Estas palabras eran las de un hombre concreto, pero antes de eso habían representado los ciclos de la profecía del ángel que cae y del hombre y la mujer expulsados del paraíso. Habían estado en la persecución de Diocleciano, en las expulsiones, en la vieja leyenda del Errante, en el agua con vinagre puesta en la boca del Crucificado. Y fue así que Europa se llenó de cruces, mil novecientos cuarenta clavos sostenían a Cristo sobre la cruz como decía Edith Sitwell en su conocido poema “Still Falls the Rain”. Y sobre la noche, Chagall pinta la crucifixión de Cristo, la pinta varias veces, la convierte en el símbolo de la locura de sus contemporáneos. Cristo es el judío entonces, lleva el talit puesto sobre sus rodillas. La cruz deja de ser el emblema de una religión específica, el cristianismo, para significar el espíritu humano ante el sufrimiento. La cruz se alza frente a la desolación, frente a la esperanza para mostrarle a la humanidad el rostro real de su especie y el horror que subyace tras la civilización. Y en la exhalación, en ese Padre por qué me has abandonado, Europa comienza a ver de nuevo su fracaso, el error que ha cometido con la esperanza, empieza a entender que no es la purificación sino lo impuro, que es el infeliz y el hambriento, el exiliado, pero ya la muerte se había enseñoreado.

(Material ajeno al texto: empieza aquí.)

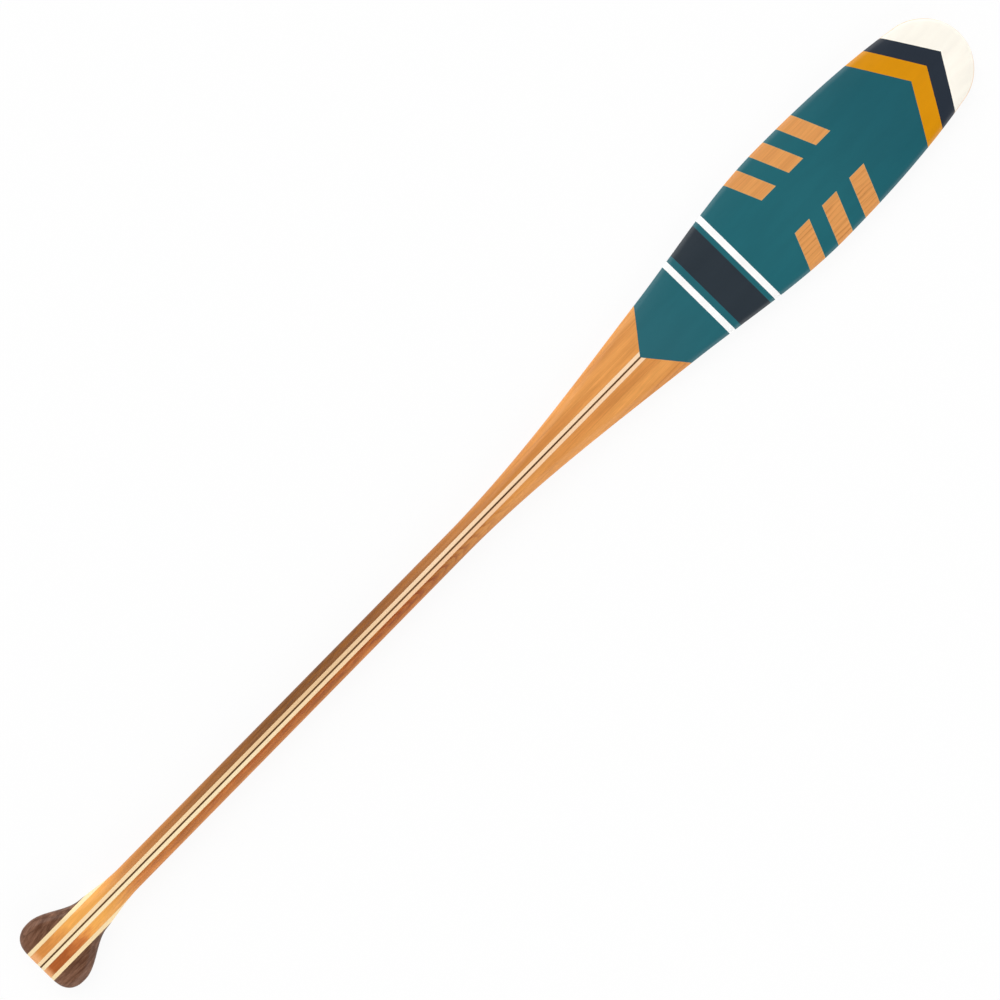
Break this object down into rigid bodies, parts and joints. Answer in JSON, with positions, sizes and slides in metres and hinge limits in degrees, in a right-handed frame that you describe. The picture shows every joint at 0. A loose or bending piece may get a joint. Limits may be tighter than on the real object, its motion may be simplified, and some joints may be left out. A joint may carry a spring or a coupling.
{
  "type": "canoe paddle",
  "caption": "One-piece canoe paddle of glued wooden strips: long rounded blade, straight shaft with flats, and flared palm grip with dark cheeks.",
  "frame": {"origin": "centre of the bounding box's bottom face: under the middle of the paddle's length, on the surface that the back of the shaft lies on", "axes": "+X from the grip to the blade's tip, +Y to the paddle's left, +Z out of the face that looks up when the paddle lies on its back"},
  "size_m": [1.448, 0.14, 0.03],
  "materials": {
    "dark_stringer": "satin varnish",
    "pale_strip": "satin varnish",
    "cedar": "satin varnish",
    "walnut": "satin varnish",
    "painted_cedar": "satin paint under varnish"
  },
  "bodies": {
    "root": {"centre_stringer": "dark_stringer", "pale_stringer_left": "pale_strip", "pale_stringer_right": "pale_strip", "shaft_lath_left": "cedar", "shaft_lath_right": "cedar", "blade_inner_plank_left": "painted_cedar", "blade_inner_plank_right": "painted_cedar", "blade_middle_plank_left": "painted_cedar", "blade_middle_plank_right": "painted_cedar", "blade_outer_plank_left": "painted_cedar", "blade_outer_plank_right": "painted_cedar", "grip_accent_strip_left": "pale_strip", "grip_accent_strip_right": "pale_strip", "grip_cheek_left": "walnut", "grip_cheek_right": "walnut"}
  },
  "joints": []
}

Hay una pregunta después de todo esto: ¿La vida puede tener algún sentido?. El nacimiento no es más que la anteposición de la muerte, cada acto humano parece estar totalmente vacío si no se ejecuta como si uno fuese un equilibrista que esgrime un reto al abismo. La vida es la continuación del espíritu, es la profecía de la humanidad que no se sacia en su lucha de sangre. Y en esto están sus dobleces, la vida y la muerte a veces parecen confundirse, y a veces es la muerte quien llama a la esperanza. Hablan de paz, pero no hay paz. El profeta Jeremías se sienta en la mitad de la luna y el sol que sus ancestros han detenido. Allí está mirando los restos de su pueblo. Entre la oscuridad y la luz reconoce al solitario que llora como él, la lejanía de los siglos no puede decirle nada, el profeta está exiliado en Babilonia, y sabe que nunca regresará a Israel, ya no hay más Israel, solo ellos que como un río discurren entre las naciones de la tierra.